Just to be clear, the regulations state in part:

(c) If a business collects personal information from consumers online, the business shall treat
user-enabled global privacy controls, such as a browser plug-in or privacy setting, device
setting, or other mechanism, that communicate or signal the consumer’s choice to opt-out of
the sale of their personal information as a valid request submitted pursuant to Civil Code
section 1798.120 for that browser or device, or, if known, for the consumer.

(1) Any privacy control developed in accordance with these regulations shall clearly
communicate or signal that a consumer intends to opt-out of the sale of personal
information.

(2) If a global privacy control conflicts with a consumer’s existing business-specific
privacy setting or their participation in a business’s financial incentive program, the
business shall respect the global privacy control but may notify the consumer of the
conflict and give the consumer the choice to confirm the business-specific privacy
setting or participation in the financial incentive program.

My interpretation of this is that businesses must honour browser signals rather than demand interaction from the user.

Not sure how this legislation would apply to apps.

The regulations specifically talk about apps - but, as with a lot of the text, it is not obvious on a fast read how it would work in practice.

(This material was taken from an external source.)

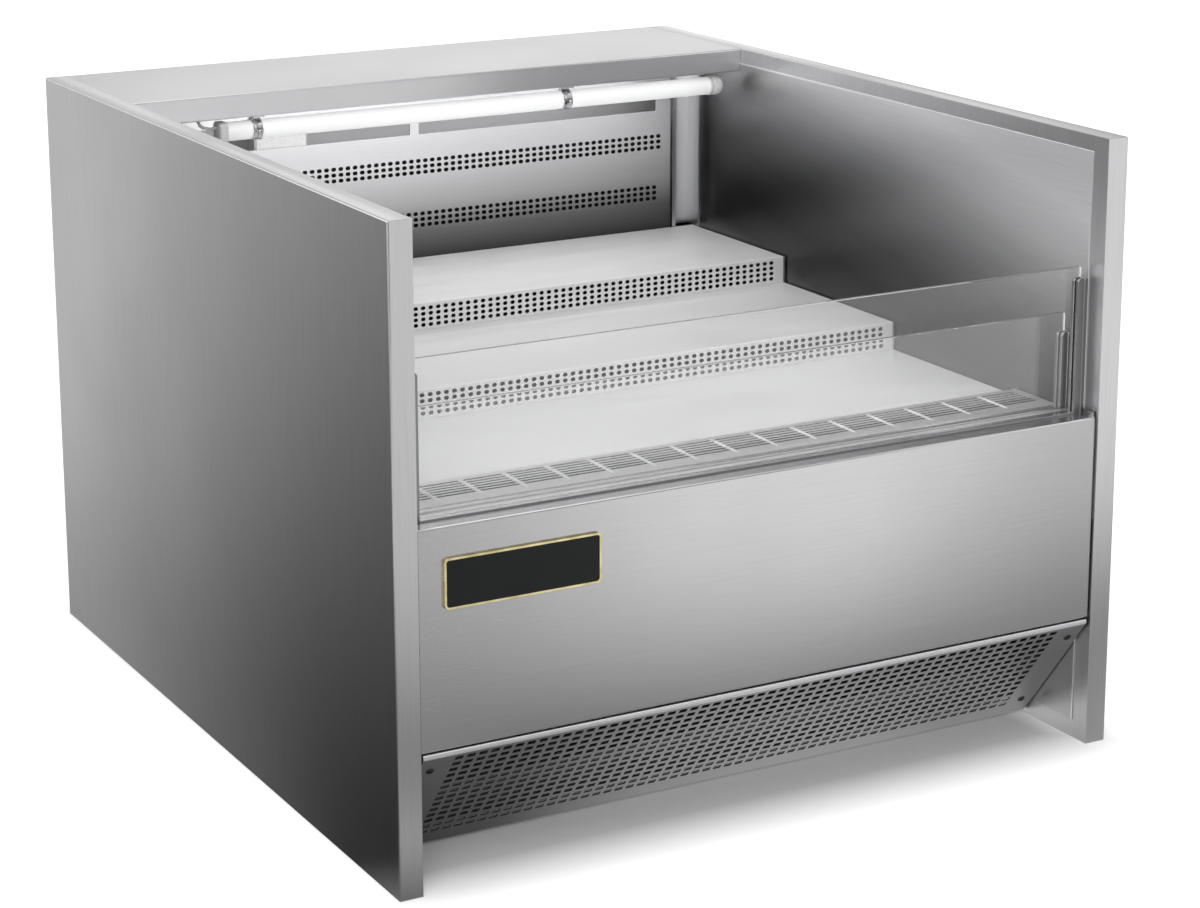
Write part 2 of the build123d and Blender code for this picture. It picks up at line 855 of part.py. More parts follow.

For example, it talks about the app’s “download page” but I would guess that most people don’t download apps directly from the provider via the provider’s web site. Instead the app would be downloaded via another app i.e. the “store” app provided by the operating system.

On another aspect of it … if I set the GPC to “bugger off” in my web browser, how does that interact with app client code that uses HTTP? If all the apps and the browser use a common HTTP API provided by the operating system then I really want to set GPC at the lowest level so that it will always be signalled.

It is also not clear what happens with apps that are no longer supported, or no longer supported on older platforms (indeed no longer compatible at all with older platforms i.e. upgrade is impossible). Of course the operating system can take matters into its own hands and simply wipe out any apps that are abandonware and non-compliant - provided that the operating system version is not itself abandonware.